Notice in the image above how the camera smoothly and automatically situates Link to one side. You may have heard of the rule of thirds, an stylistic concept in art for generating compelling composition. By dividing an image into thirds and placing the subject of your art into the first or last of those thirds helps emphasize their importance, and draws the eye. It also frames the remaining, more open two thirds as a point of interest to the subject, a place they might be looking or going. Link is the subject in this scenario, and the camera essentially enforces the rules of thirds while Z-target is active. It’s not only very aesthetically pleasing, and helps draw the player into the drama of a good sword fight, but it’s very functional. But ensuring Link and the target occupy opposite ends of the screen, then it becomes very rare that Link himself will obscure his target from the player sitting on their couch. In this way essential information conveyed by your target, like an incoming attack, isn’t accidentally hidden from the player. This diagonal framing also helps keep the spacial relationship between Link and his target clear and unambiguous, which as I’ve mentioned elsewhere, is essential to satisfying combat.

This mechanic of making Link’s position relative to his target unambiguous is very strictly upheld. The camera will eagerly clip into walls to ensure the target remains properly framed, but this isn’t a problem as obscuring geometry will often not be rendered, so the camera’s over-commitment to framing is actually an advantage. It’s very intuitive. In an interview with the game’s general director, Toru Osawa, it was said that the system was inspired by a ninja and samurai themed performance. A ninja attacked with a sickle on a chain which was caught by the samurai. The ninja moved in a circle around his opponent as the chain connecting them was pulled tight. It seems drawing an invisible and unbreakable line between two entities helped the developers visualize how this new system would work. Link will always circle around his target in-game, and inputs on the controller are changed during a Z-target to reference the subject of the target. Moving Link “Left” means he will move clockwise around his target. “Right” means he will move counterclockwise around his target. It is as if Link is moving on a 2D plane, but bent and wrapped around the target. This abstraction expands into a rather robust system.

Child Link (The Legend of Zelda: Ocarina of Time) sidles up to a wall while a targeting crosshair focuses on a giant spider. The camera moved through the nearby wall, but the wall fades from view as this happens, allowing Link to see the spider's underside, which he shoots with his slingshot.
With the spider conveniently framed by the camera, even through this wall, Link is able to sneak a shot in to hit its vulnerable underside.

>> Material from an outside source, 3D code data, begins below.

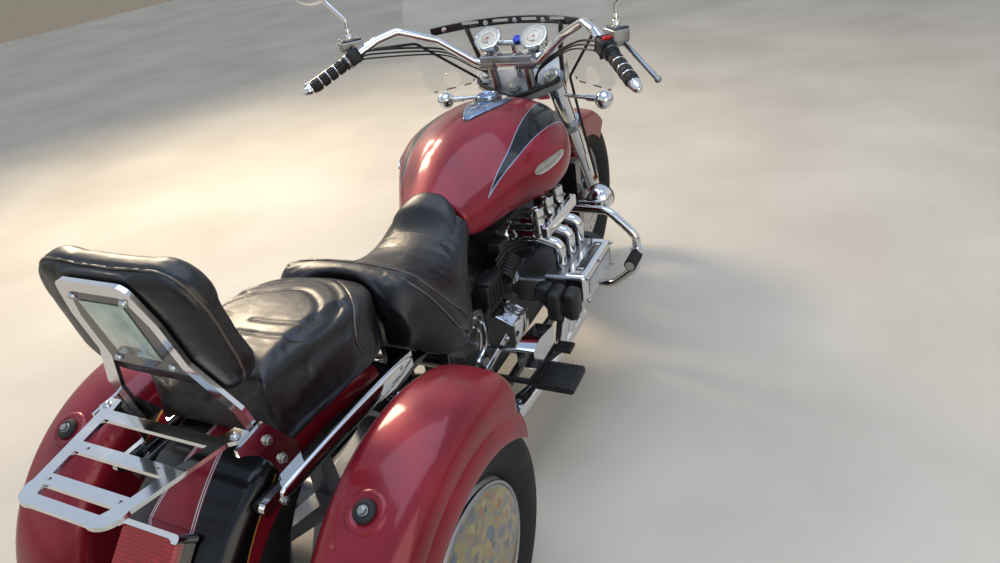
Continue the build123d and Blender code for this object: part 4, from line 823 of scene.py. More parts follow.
# The cover at the nose of the rider's seat rises from the cushion to the rear of the tank.
bm = bmesh.new()
bmesh.ops.create_grid(bm, x_segments=30, y_segments=24, size=1)
NOSE_AHEAD, NOSE_HALF_LONG, NOSE_HALF_WIDE = 594, 58, 100
for v in list(bm.verts):
    u, w = v.co.x, v.co.y
    x = u * NOSE_HALF_WIDE * sqrt(max(0.02, 1 - max(0.0, (w + 0.2) / 1.2) ** 2.4))
    crown = 782 + 39 * w + 10 * cos(pi * w / 2) if w > 0 else 762 + 24 * w + 30 * (1 + w) ** 2
    edge_drop = 14 * max(abs(u), w) ** 8
    up = crown - (22 + 13 * w) * (x / 90) ** 2 - edge_drop
    v.co = at(x, NOSE_AHEAD + NOSE_HALF_LONG * w, up)
relaxed(bm, 5)
faces_up(bm)
bmesh.ops.solidify(bm, geom=list(bm.faces), thickness=0.016)
piece("seat_nose_cover", bm, black_vinyl, "chassis", 60)

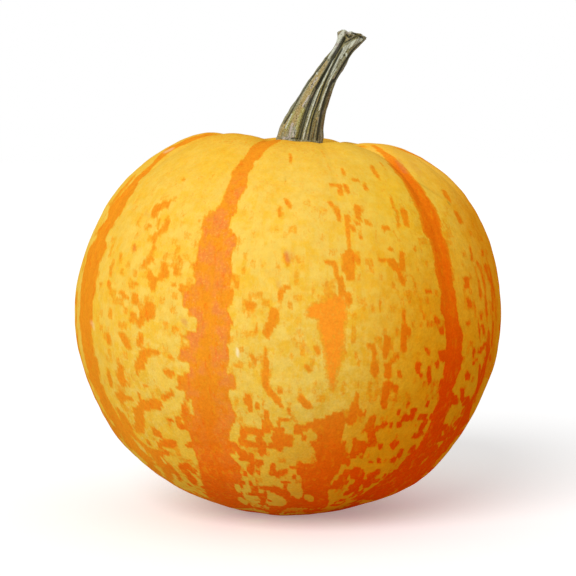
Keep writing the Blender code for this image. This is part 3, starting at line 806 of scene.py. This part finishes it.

Another thing I noticed while playing Ocarina of Time recently is how movement during Z-targeting relates to the input of the gamepad controller. I’ll give you an example. While a Z-target is active, Link can do a quick side-step or back flip to avoid enemies. Holding the control stick back, toward yourself, when you press the action button will initiate a back flip. Holding the control stick to the left or right will initiate a side-step when the action button is pressed. So it seems the game is tracking Link’s relative facing direction to the camera for the purposes of his evasive jumps. If Link is facing perpendicular to the camera, or in other words, if his shoulder line forms a right angle with the plane of the game screen, then a “right” or “left” input on the control stick is considered “back” for the purposes of evasion. You can see this illustrated below:

Child Link (The Legend of Zelda: Ocarina of Time) hops to the side repeatedly in a naturalistic wooden interior. A targeting crosshair focuses on a giant cyclopic bug. When Link is almost side-on to the camera, he does a back flip.
During this clip, I am holding only the “right” direction, but Link eventually back flips anyway.

In this above clip, I am holding “right” on the control stick throughout. Once Link’s angle to the camera becomes too extreme, he no longer side-steps, and instead back flips. However, Link’s stride never changes. “Right” on the control stick is always considered to be Link’s right, relative to his current standing position, for the purposes of calculating what direction Link should be running. I can imagine a couple of reasons this might be. Changing Link’s continuous move direction on a dime would be very disorienting for the player. Link’s stride is not really changing in the previous clip, only the player’s angle of observation, so it’s unintuitive to think that a change in input is required to keep that stride in any scenario. The evasive jumps, however, are discreet units of movement and thus are not jarring when their operation changes based on camera position. Further, if Link were to side-step while side-on to the camera, it would be difficult to tell if he had done much of anything. By changing it to a back flip, the feedback of Link making an evasive move is maintained.

The Legend of Zelda: Ocarina of Time, being the first 3D Zelda game, obviously utilizes its verticality in ways that previous Zelda games could not. Zelda is a series well known for an arsenal of unique weapons and tools for solving puzzles and dispatching enemies. Iconic tools like the boomerang and hero’s bow are very compelling. It would have been a drastic admission of defeat to not translate such things into the first 3D Zelda. They have some hefty inherent problems, though. Control sticks are, frankly, not best suited for precision pinpoint aiming compared to a computer mouse, a gyroscope, or a photonic motion sensor. Ocarina of Time still offers the option of manually aiming projectiles through a first-person perspective, which is convenient for solving puzzles, but not ideal for most combat encounters. The Z-Targeting system rather elegantly solved this problem as well. The drawback is that the player doesn’t do much aiming at all when utilizing their bow and arrow in combat, which could be argued as part of the skill set of playing the old Zelda games, but in trade Ocarina gets the advantage of keeping airborne enemies in focus and keeping the use of projectiles in combat practical. Zelda combat is typically more about understanding the best tool for the job than skillful execution anyway, so I think it was a savvy decision to enable ranged combat in this way.

Child Link (The Legend of Zelda: Ocarina of Time) shoots a strange giant egg off of a ceiling, in a naturalistic  wooden interior, using his slingshot. He then stabs a nearby giant bug with his sword, then shoots it as it runs away.
There was an intent focus in this game on making your tools practical and functional, even if they’re not always the most complex or involved.

So many modern games utilize an automated camera or targeting system that can be traced directly back to Z-targeting, so I felt it deserved its own appreciation post here. The mechanic is unintrusive, fit-for-purpose, artistically sound, and practically seamless. It even has its own little diegetic explanation of your partner fairy, Navi acting as the source of your target’s focus. You might notice her dancing around targeted enemies in the clips I’ve provided. Helps reinforce her as an important partner to Link, even in spite of her infamous chattiness. Honestly, after looking into it, there are some features that even some modern targeting systems don’t do as well as Ocarina of Time. There have been perhaps more elegant, more robust, and even more interesting targeting systems since, but it’s absolutely astounding how much Zelda nailed it on its first try, and set the stage for the iteration of 3D navigation for many years to come.

Child Link (The Legend of Zelda: Ocarina of Time) pursues an elephant-sized cyclopic insect as it climbs up a wall in a dark cavern. Link aims up at it with a targeting crosshair focused on it, then shoots its eye with his slingshot.

Time passes, people move. Like a river’s flow, it never ends…